W tytułowej historii trafiamy do świata przyszłości. Kiedyś żyli tu superbohaterowie, ale Czerwony Piotruś odebrał im broń, zmuszając do wycofania się ukrycia, a sam ze swoimi bandami przejął Kaczogród i całą Kalisotę. Staruszek Donald-Wolverine też się wycofał z herosowania, żyje sobie spokojnie na farmie Babci Kaczki, przesypiając większość czasu i ciesząc się, że nie musi polerować już monet Sknerusa. Ale pewnego dnia zjawia się Miki-Hawkeye, który chce wykorzystać Donalda (i jego skłonność do złości) do pomocy w odzyskaniu broni bohaterów i odmienieniu świata i… I się zaczyna!

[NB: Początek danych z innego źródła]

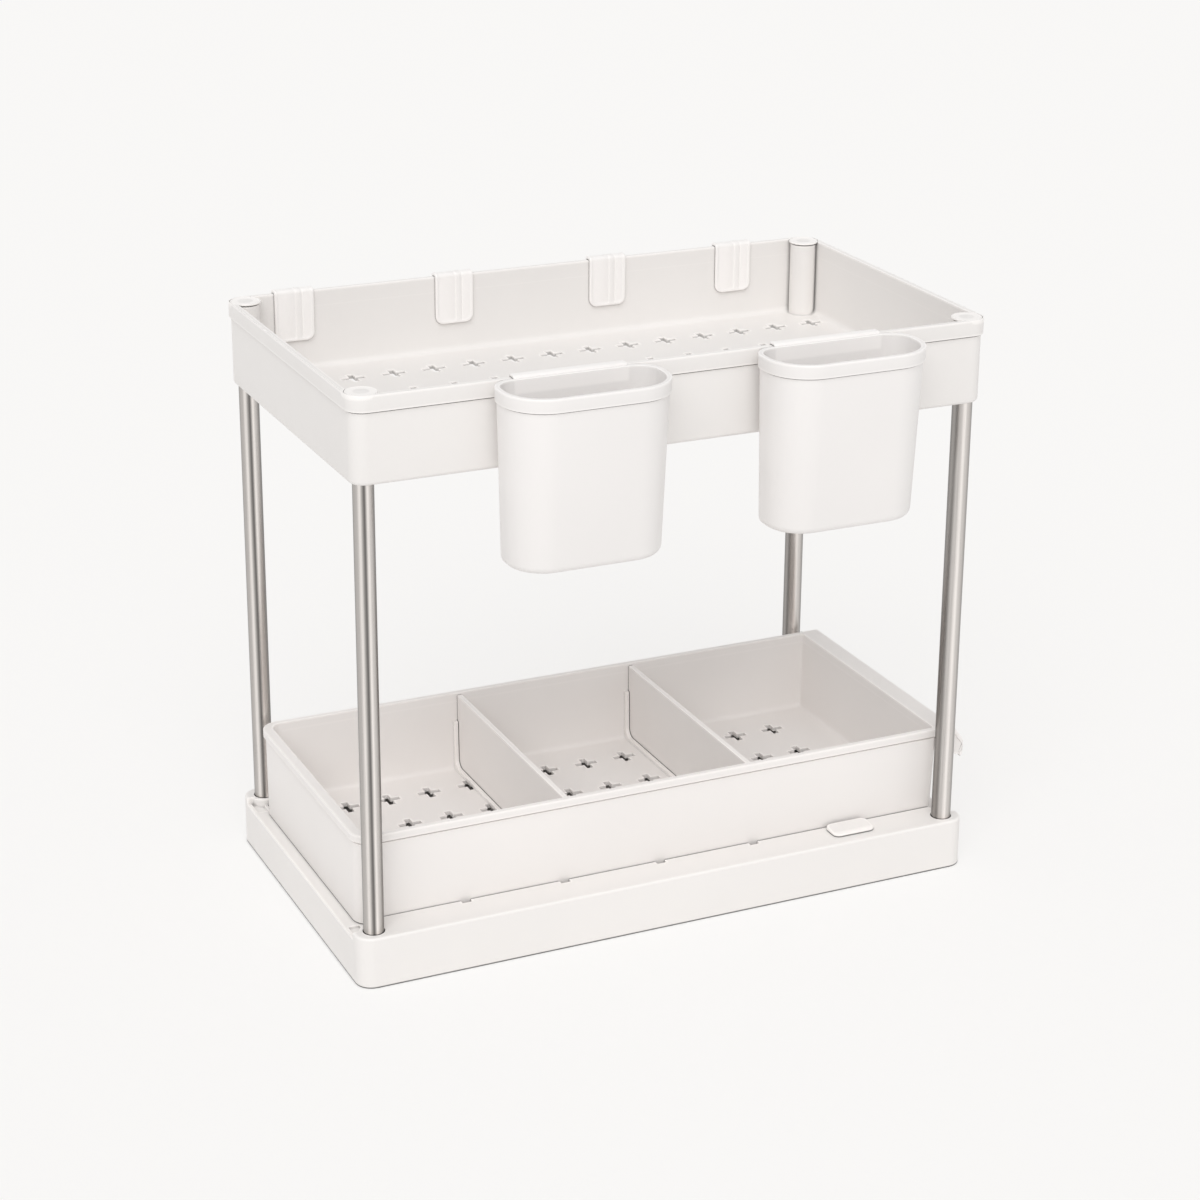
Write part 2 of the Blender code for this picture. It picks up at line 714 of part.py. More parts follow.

W kolejnych historiach Dziobas i Donald zanbierają kota na biwak, Donald i Diasy na przemian decydują co będą robić w niedziele, Młodzi Skauci trafiają do Włoch, a Sknerus wraz z rodziną wyrusza na kolejne poszukiwania skarbów. A to, jak się można domyślić, nie wszystko, bo na tom składa się łącznie 11 historii.

 

Chociaż jakościowo nie wyróżnia się na tle innych komiksów, główną atrakcją tego tomu jest historia o Wolverinie. Inspirowana mocno komiksem „Staruszek Logan”, puszcza oko do fanów Marvela, ale przede wszystkim jest historią w typowym dla włoskich twórców. W przypadku wydanej jakiś czas temu „Dziesięciocentówki nieskończoności” Jason Aaron zrobił komiks stricte marvelowski, powielający wszystkie schematy i motywy, ale zaludniając go Kaczkami i starając się stworzyć coś lekkiego i zabawnego. Tu zaś Luca Barbieri idzie inną, choć podobną drogą – za punkt wyjścia obierając marvelowski schemat, tworzy komiks stricte w kaczo-mysim stylu. I to, co u poprzednika było Marvelem udającym Disneya, tu jest Disneyem nie próbującym udawać Marvela, ale puszczającym ciągle oko do jego fanów – ot, jak podobne tego typu parodie znanych dzieł.

 


Sięgnąłem, bo i Disney, i Marvel, to coś, co nadal lubię – i coś, na czym się wychowałem. Jakość, jak pisałem, typowa, nic ponad przeciętność, ale sięgać będę dalej. Jest tu akcja, jest humor, jest całe mnóstwo nawiązań, a w dalszych historiach są przygody, jest romans, jest sensacja. We wszystkich zaś mamy komedię, lekkość i sympatyczny klimat. Z tym klimatem najbardziej wyraziście jest w „Wolverinie”, bo mamy bogatsze, bardziej złożone kolorowanie, reszta to rzeczy typowo uproszczone, ale jeśli mam być szczery, właśnie w tej prostocie tkwi ich siła i lepiej wypadają wizualnie, choć wiadomo, to kwestia gustu. Tak czy tak, całość jest sympatyczna. Niewyróżniający się poziomem tom „Giganta”, w którym nie ma historii szczególnie wartej poznania – chyba, że jako ciekawostkę – acz zabawa dla młodych ciałem i duchem jest całkiem udana.